Sexual Minorities Uganda and the Center for Constitutional Rights contend that Lively’s presentations in workshops in 2009 and 2012 influenced a 2013 Uganda law that initially called for life in prison for people who engage in same-sex relations. Later the law was revised to also punish individuals or groups that support gays. After international outrage, the constitutional court in Uganda overturned the law in August 2014 on a technicality, but lawmakers have said they will revive the bill.
Critics say another proposed law, which seeks to restrict nonprofits from operating in Uganda, could also be used to outlaw groups working with LGBT people.
“The situation there is very fraught and perilous,” Spees said. “There are so many violations happening in Uganda, and people are suffering. This case is part of a larger effort to keep it from getting worse.”

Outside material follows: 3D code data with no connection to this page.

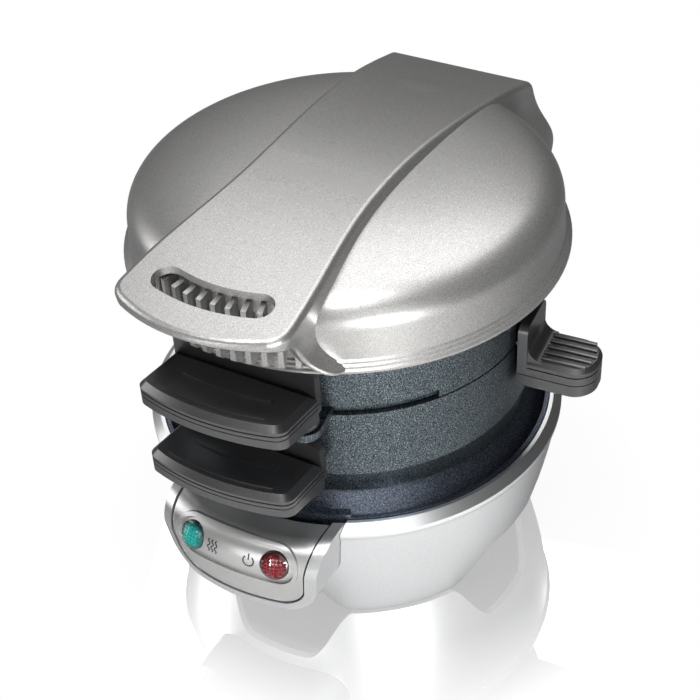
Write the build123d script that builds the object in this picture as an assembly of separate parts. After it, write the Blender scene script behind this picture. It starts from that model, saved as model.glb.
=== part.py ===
from build123d import *
import math
import os

# Breakfast sandwich maker. Millimetres, +Z up. The handles and the lamps face -Y, the hinge is at
# +Y, the side handle at +X. Pieces are drawn about the rings' centre line and written out about
# the middle of the overall box, which is the part's origin, on the table.

# Where the rings' centre line stands from the middle of the overall box
ring_centre_x = -6.44
ring_centre_y = -0.15

# Clearances
running_gap = 0.3
seat_gap = 0.1
screw_clearance = 0.15
pin_clearance = 0.15

# Base housing
foot_drop = 0.8
foot_diameter = 9.0
foot_height = 2.6
foot_circle_radius = 47.0
leg_boss_diameter = 12.0
front_leg_angle = 50.0
rear_leg_angle = 36.0
base_foot_radius = 54.0
base_waist_radius = 60.7
base_waist_height = 24.1
base_body_radius = 64.1
base_body_height = 44.0
base_lip_radius = 64.9
base_lip_height = 46.1
base_lip_thickness = 1.3
base_rim_radius = 62.4
base_rim_height = 48.3
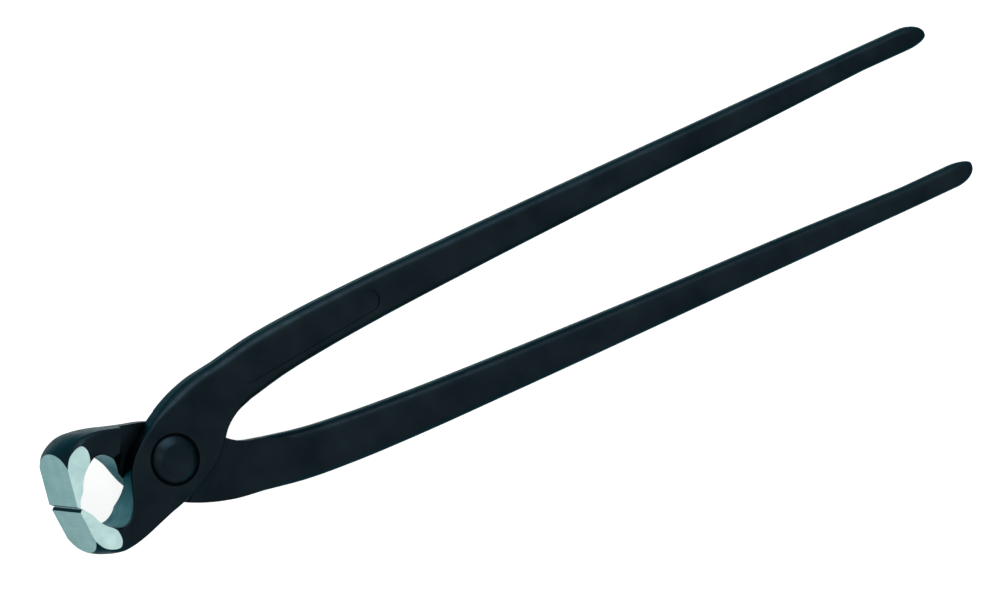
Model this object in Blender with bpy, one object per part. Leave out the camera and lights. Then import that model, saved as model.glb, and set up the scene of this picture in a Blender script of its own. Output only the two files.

Lively, who became a born-again Christian in 1986 and started focusing on homosexuality in 1991, says he “rejects the things that do not comport with the Bible and the kingdom of God.” A brochure on his website says the Bible “identifies rampant homosexuality in society as the harbinger of God’s wrath.”
He has taken that message abroad, most notably to Uganda and Russia.
“The gay movement is an evil institution (that aims) to defeat the marriage-based society and replace it with a culture of sexual promiscuity,’’ he said at a 2009 conference in Uganda.
Excerpts of Lively’s talk appeared in “A Prayer for Uganda,” aired in May on HBO’s newsmagazine “Vice.” In it, Lively compares homosexuality to pedophilia and says Uganda has “become like Sodom and Gomorrah.” He equates homosexuality with Nazism and fascism, blames the 1994 Rwandan genocide on gay people and calls AIDS “just punishment” for homosexuality.
After a 2007 visit to Russia, Lively urged that country to “criminalize the public advocacy of homosexuality.” Russia’s parliament unanimously passed a federal law banning the spreading of “propaganda of nontraditional sexual relations” to minors in June 2013. The law makes it illegal to distribute material on gay rights and calls for fines for individuals and media groups found guilty of breaking the law. It has spurred international outrage, especially during the 2014 Winter Olympics in Sochi, Russia.
“It’s one of the proudest achievements of my career,” Lively said of the law in 2013 on Bryan Fischer’s radio show, “Focal Point,” run by the American Family Association. During the interview, he called Russia’s anti-gay law “very, very good.”
Lively is an outlier, according to Warren Throckmorton, a psychology professor at evangelical Grove City College in Pennsylvania.
“At one time he might have been on the edge of mainstream, but his rabid support for criminalizing gays took him out of the mainstream,” he said. “He’s gripped by the idea that homosexuality is the evil of society.”